Here are the changes that Google is introducing:

To illustrate the update, in section 5.1 of the guidelines, we instruct raters to use the highest rating, “very high quality,” for original news reporting “that provides information that would not otherwise have been known had the article not revealed it. Original, in-depth, and investigative reporting requires a high degree of skill, time, and effort.”

In addition to recognizing individual instances of original reporting at the page level, we also ask raters to consider the publisher’s overall reputation for original reporting. That update in section 2.6.1 reads: “Many other kinds of websites have reputations as well. For example, you might find that a newspaper (with an associated website) has won journalistic awards. Prestigious awards, such as the Pulitzer Prize award, or a history of high quality original reporting are strong evidence of positive reputation.”

If a media company breaks a story, it should show up top more often with supporting stories that might dive deeper. Often times, the original reporter would lose out to a much larger entity.

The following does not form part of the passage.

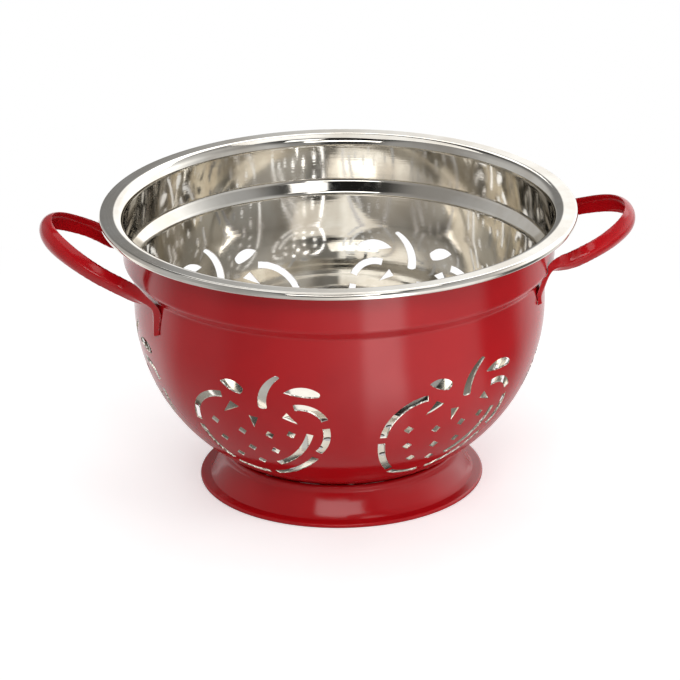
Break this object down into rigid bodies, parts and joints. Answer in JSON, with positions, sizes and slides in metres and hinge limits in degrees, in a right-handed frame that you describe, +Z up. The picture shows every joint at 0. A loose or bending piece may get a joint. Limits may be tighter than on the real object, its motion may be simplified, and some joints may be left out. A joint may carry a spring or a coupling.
{
  "type": "colander",
  "caption": "Footed kitchen colander: a deep bowl with a rolled rim, strip loop handles on both sides and a berry-shaped stencil of drain slots round its wall.",
  "frame": {"origin": "on the surface that the foot stands on, under the middle of the foot ring", "axes": "+Z up along the bowl's axis, +X towards the right handle, so that the handles lie along X"},
  "size_m": [0.2994, 0.24, 0.144],
  "materials": {
    "bowl_sheet": "glossy enamel outside, bright polished steel inside and on the rim",
    "foot_paint": "glossy enamel",
    "handle_paint": "glossy enamel",
    "weld_steel": "bare spot weld nuggets"
  },
  "bodies": {
    "root": {"bowl": "bowl_sheet", "foot_ring": "foot_paint", "foot_welds": "weld_steel", "handle_left": "handle_paint", "handle_right": "handle_paint", "handle_left_front_welds": "weld_steel", "handle_left_back_welds": "weld_steel", "handle_right_front_welds": "weld_steel", "handle_right_back_welds": "weld_steel"}
  },
  "joints": []
}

Here’s an example… It was a local media company down in Florida that continued reporting on Jeffrey Epstein when no one else was looking at him. Now, this is truly national news, and you can’t find that media company referenced anywhere in the search results when you Google “Jeffrey Epstein.”

That should change. Just because a larger media company has greater domain authority doesn’t mean that it should get first billing.

I’ll be curious to see how this plays out, but it’s a good step for media companies that do true investigative journalism.